=== Entries supplied ===

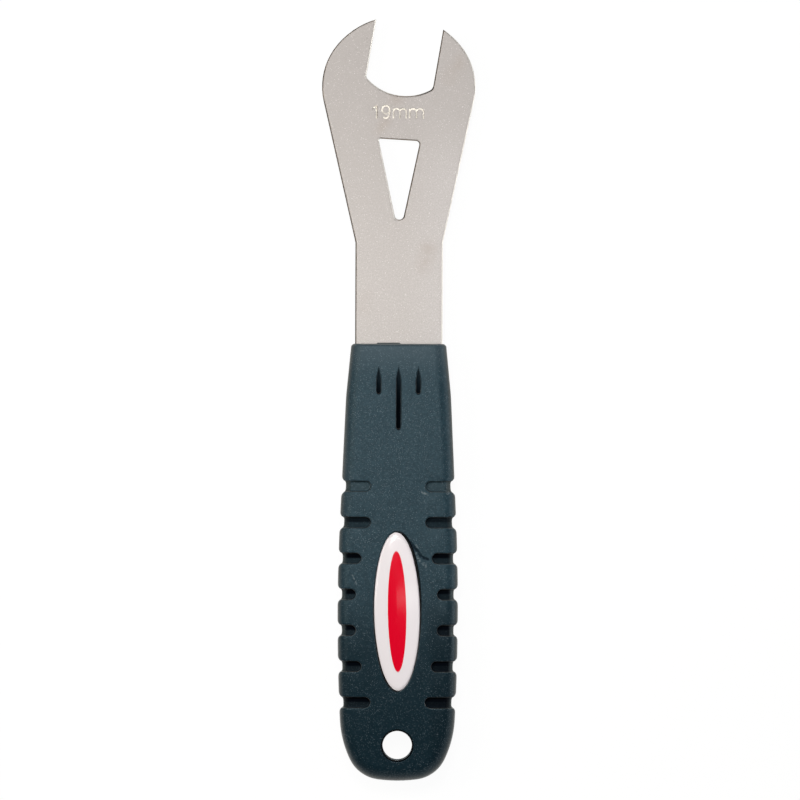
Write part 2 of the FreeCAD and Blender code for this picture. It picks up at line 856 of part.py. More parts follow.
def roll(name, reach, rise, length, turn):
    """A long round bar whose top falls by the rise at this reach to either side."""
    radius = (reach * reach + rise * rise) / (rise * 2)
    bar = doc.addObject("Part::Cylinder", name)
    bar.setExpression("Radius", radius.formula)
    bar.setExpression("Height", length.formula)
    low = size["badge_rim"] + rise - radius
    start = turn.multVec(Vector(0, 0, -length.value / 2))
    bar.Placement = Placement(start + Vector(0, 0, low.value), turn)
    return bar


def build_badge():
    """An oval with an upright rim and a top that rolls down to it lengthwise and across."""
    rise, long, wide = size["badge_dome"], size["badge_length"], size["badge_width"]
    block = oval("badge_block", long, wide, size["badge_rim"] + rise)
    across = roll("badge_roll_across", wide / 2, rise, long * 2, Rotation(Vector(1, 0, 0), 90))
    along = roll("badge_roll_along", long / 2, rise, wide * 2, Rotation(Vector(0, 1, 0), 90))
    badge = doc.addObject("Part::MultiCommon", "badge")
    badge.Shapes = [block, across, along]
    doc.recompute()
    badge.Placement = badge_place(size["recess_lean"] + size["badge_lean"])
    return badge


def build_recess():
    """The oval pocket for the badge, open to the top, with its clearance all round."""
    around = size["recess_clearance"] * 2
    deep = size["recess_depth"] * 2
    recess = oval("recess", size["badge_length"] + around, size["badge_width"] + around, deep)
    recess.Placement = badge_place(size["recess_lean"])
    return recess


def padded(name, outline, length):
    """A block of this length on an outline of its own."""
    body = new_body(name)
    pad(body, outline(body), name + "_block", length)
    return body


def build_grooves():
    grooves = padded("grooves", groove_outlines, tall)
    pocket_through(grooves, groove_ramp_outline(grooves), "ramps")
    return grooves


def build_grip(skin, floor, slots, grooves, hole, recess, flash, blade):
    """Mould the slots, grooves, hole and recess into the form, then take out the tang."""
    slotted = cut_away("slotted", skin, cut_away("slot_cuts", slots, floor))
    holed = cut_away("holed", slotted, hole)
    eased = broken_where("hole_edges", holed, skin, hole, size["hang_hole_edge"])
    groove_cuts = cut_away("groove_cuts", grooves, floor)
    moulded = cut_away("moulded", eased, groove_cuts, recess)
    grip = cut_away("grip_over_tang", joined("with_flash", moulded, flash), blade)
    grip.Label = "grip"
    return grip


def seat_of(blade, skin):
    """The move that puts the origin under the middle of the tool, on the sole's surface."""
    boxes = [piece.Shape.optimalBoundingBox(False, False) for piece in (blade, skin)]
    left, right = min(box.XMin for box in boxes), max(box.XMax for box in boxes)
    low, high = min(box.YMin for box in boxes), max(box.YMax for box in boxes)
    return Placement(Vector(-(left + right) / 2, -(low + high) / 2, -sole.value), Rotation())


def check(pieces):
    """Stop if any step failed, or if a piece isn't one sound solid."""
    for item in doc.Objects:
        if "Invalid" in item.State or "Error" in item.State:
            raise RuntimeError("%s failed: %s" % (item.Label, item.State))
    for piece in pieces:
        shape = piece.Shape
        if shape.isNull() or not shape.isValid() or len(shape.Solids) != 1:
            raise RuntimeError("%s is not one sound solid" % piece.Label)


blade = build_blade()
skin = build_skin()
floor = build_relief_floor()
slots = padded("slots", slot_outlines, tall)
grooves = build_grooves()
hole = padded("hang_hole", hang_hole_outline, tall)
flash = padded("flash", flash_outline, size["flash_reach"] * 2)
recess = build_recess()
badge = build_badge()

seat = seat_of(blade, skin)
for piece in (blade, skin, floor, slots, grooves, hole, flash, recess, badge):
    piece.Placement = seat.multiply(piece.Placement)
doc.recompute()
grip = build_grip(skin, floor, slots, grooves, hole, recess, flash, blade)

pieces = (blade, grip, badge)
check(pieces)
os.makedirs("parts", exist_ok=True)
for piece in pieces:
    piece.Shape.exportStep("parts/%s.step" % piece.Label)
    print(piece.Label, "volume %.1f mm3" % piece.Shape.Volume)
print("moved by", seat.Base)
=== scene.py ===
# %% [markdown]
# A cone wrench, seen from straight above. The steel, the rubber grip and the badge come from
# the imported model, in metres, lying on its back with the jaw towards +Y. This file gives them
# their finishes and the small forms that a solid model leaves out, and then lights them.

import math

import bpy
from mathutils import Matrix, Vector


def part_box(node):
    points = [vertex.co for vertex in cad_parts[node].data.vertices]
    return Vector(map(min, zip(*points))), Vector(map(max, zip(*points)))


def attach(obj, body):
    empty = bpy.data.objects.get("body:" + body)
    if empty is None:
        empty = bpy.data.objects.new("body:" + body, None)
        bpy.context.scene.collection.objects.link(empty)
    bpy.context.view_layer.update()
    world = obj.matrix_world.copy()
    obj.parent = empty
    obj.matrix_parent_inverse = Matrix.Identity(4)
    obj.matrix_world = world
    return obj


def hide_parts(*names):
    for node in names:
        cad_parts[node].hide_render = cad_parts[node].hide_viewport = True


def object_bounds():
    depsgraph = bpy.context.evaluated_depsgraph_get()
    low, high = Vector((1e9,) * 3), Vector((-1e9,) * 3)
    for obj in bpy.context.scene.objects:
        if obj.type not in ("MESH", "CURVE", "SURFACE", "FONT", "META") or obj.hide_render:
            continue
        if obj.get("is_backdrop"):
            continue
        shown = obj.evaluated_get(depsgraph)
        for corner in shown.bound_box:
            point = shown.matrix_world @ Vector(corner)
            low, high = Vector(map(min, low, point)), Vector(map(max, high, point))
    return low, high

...

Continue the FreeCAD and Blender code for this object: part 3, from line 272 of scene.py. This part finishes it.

=== Instructions for the task ===
The lines to quote run from the one containing "obj.matrix_world = world" to the one containing "if obj.type not". Quote them exactly, with both of those lines, and nothing else.

=== Exercise answer ===
    obj.matrix_world = world
    return obj


def hide_parts(*names):
    for node in names:
        cad_parts[node].hide_render = cad_parts[node].hide_viewport = True


def object_bounds():
    depsgraph = bpy.context.evaluated_depsgraph_get()
    low, high = Vector((1e9,) * 3), Vector((-1e9,) * 3)
    for obj in bpy.context.scene.objects:
        if obj.type not in ("MESH", "CURVE", "SURFACE", "FONT", "META") or obj.hide_render:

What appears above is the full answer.